Short task |
From the entries below, please gather each line containing the string "scene".

Input for this task |
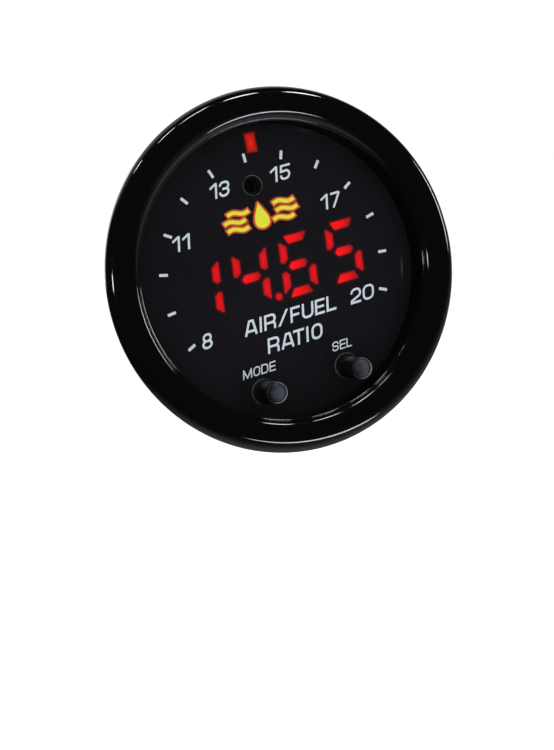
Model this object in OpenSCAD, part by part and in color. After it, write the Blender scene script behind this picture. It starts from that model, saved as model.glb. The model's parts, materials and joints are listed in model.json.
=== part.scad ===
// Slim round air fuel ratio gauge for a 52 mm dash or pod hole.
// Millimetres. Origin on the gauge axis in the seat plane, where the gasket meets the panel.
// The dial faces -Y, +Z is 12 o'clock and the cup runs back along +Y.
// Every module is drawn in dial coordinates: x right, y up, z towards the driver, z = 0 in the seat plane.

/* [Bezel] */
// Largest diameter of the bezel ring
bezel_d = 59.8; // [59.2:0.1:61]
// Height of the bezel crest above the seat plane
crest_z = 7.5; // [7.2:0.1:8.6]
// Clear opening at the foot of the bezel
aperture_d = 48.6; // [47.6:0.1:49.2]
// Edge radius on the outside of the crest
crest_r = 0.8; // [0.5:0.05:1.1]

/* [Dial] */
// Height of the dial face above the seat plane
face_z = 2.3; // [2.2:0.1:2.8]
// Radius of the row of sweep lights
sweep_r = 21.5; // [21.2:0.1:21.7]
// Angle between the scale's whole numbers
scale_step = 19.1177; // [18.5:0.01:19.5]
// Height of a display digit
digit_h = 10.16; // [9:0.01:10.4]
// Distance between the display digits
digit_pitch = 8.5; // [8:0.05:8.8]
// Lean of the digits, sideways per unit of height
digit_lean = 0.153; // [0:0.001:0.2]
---
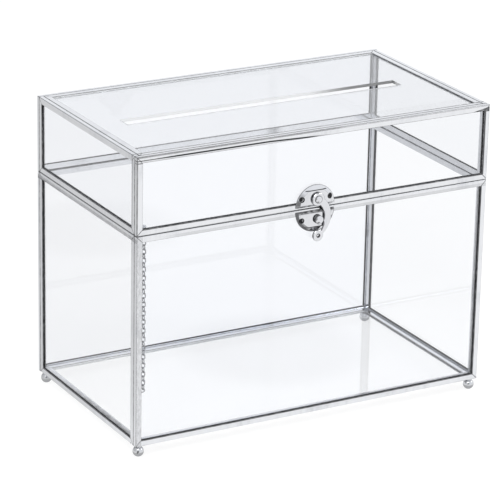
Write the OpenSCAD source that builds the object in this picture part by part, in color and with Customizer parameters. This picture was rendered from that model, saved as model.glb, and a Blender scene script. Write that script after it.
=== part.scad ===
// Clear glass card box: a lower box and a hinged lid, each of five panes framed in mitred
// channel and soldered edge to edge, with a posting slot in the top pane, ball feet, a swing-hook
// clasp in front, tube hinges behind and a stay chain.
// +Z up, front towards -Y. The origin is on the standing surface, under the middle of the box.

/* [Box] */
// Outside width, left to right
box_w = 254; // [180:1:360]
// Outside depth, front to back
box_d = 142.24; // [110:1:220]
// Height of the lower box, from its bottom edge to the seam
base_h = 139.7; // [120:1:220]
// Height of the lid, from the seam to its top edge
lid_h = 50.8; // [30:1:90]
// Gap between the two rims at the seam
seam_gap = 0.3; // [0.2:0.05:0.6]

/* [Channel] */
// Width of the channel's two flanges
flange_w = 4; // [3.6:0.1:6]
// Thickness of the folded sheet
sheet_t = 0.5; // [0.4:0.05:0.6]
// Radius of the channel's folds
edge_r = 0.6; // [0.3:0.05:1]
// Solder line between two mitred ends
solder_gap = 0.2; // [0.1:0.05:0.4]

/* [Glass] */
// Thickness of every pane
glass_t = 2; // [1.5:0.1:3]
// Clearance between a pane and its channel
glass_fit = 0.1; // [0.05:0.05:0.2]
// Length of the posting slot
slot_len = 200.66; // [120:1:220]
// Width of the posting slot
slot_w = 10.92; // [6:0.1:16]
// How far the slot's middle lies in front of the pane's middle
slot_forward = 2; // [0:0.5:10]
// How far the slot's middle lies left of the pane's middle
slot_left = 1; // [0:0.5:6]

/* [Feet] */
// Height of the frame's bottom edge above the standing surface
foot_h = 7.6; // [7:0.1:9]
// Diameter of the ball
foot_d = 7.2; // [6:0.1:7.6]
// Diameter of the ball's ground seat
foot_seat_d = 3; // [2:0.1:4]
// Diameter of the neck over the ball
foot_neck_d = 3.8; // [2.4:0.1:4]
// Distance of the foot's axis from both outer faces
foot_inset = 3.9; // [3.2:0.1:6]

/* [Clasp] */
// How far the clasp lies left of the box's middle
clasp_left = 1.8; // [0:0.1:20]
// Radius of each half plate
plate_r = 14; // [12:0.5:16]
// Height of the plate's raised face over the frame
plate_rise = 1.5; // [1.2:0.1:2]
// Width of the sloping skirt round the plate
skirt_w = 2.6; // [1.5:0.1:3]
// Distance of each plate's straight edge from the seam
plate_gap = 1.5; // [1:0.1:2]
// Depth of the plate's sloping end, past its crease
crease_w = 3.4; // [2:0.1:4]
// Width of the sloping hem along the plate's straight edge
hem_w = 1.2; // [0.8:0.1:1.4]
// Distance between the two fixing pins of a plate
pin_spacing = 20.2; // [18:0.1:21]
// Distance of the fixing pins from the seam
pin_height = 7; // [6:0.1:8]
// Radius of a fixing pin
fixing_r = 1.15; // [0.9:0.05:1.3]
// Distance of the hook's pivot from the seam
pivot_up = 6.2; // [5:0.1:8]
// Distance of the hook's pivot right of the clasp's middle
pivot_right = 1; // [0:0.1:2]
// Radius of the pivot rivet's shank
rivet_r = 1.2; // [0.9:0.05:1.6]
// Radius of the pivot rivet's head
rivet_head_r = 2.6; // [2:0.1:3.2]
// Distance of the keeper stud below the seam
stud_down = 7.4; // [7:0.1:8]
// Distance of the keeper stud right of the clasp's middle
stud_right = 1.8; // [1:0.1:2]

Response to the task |
Model this object in OpenSCAD, part by part and in color. After it, write the Blender scene script behind this picture. It starts from that model, saved as model.glb. The model's parts, materials and joints are listed in model.json.
Write the OpenSCAD source that builds the object in this picture part by part, in color and with Customizer parameters. This picture was rendered from that model, saved as model.glb, and a Blender scene script. Write that script after it.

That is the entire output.